Back in Canada, she became secretary to the student YWCA, a position she held for three years. As a result of her work with students, she founded in 1916 the University College Women’s Union, as a social centre and residence, of which she became the first resident head. Later she founded Argyle House (1918) and Hutton House (1919), women’s residences associated with University College. From 1917 to 1919 she was also a temporary assistant (sessional) in the Department of English in University College and, from 1919 to 1921, a sessional instructor in the Department of History.
In 1921 Margaret resigned to take up the position of travelling secretary of the World Students’ Christian Federation, based in Geneva (her father acknowledged that she would never receive a permanent position in the department while he was head). Her duties took her first to Eastern Europe, where she helped organize student relief in Poland, Austria and the Baltic countries, and established a student YMCA, first in Riga, Latvia, and then in Austria.
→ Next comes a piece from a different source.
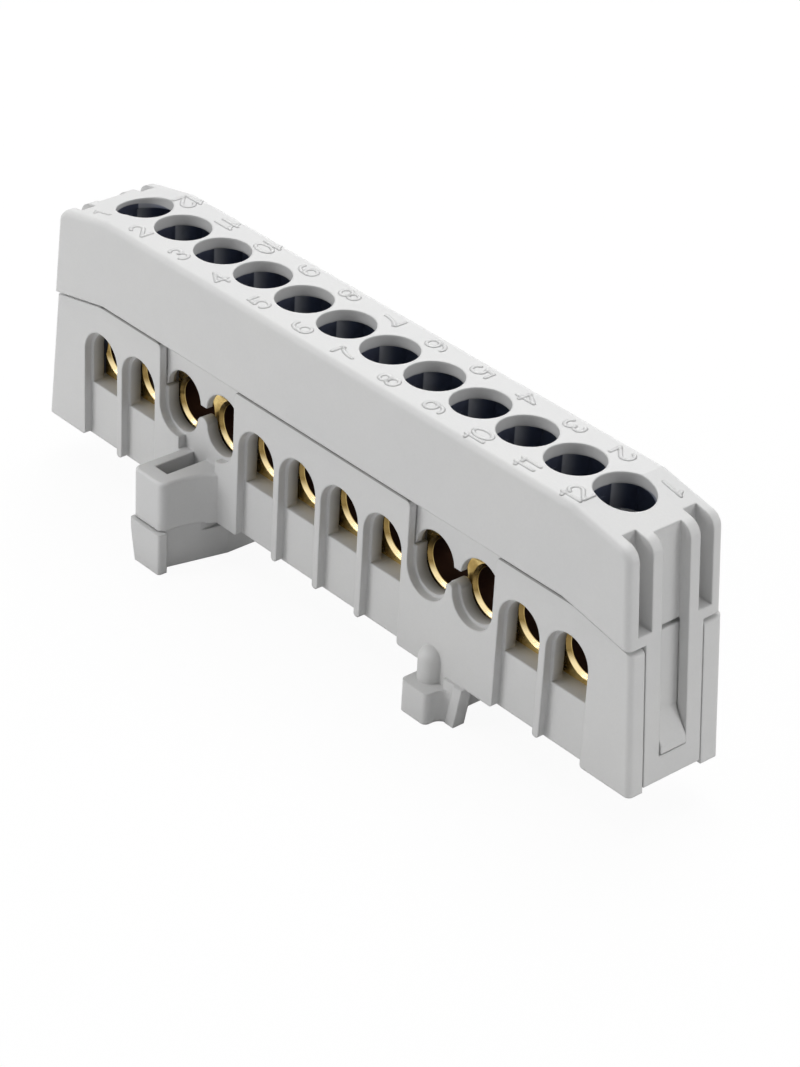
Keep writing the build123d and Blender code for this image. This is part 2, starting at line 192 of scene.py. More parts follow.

In all she spent five years traveling across Europe and the British Isles, attending conferences and helping to improve the organization of the WSCF.
In 1926 she moved to London as a missionary secretary of the British Student Christian Movement. Her first activity was a seven-month tour of Africa, traveling 18,000 miles to inspect Christian educational facilities. She also put down roots, buying a house in suburban Hampstead that she shared with her partner, Margaret Read. It was to be her base until her death. After Murray’s death, the two Margaret's took in some of his children.
In 1929 Margaret was appointed the first secretary of the newly established International Committee of Christian Literature for Africa, a position she held until her death. She spent much of her time in Africa, learning about literature needs and conferring with officials and missionary bodies to promote the spread of education. In 1932, she started Listen, a magazine for African school children, edited a quarterly called Books for Africa, and published a number of books, mostly on aspects of education in Africa.
Her advice was sought by the British Colonial Office and she served as a member of its Committee on Mass Education. She was also a member of the Linguistic Committee of the International African Research Institute. During World War II she served as a consultant on West Africa to the British Ministry of Information, and helped prepare scripts for the BBC’s African service. In 1948, Margaret had just embarked on a survey of educational institutions in East Africa when she died of a heart attack in Gulu, Uganda on 11 April 1948.
Margaret Read continued to live in their house in Hampstead, occasionally visiting the Wrongs in Canada. She died at the age of 102 in the late 1990s.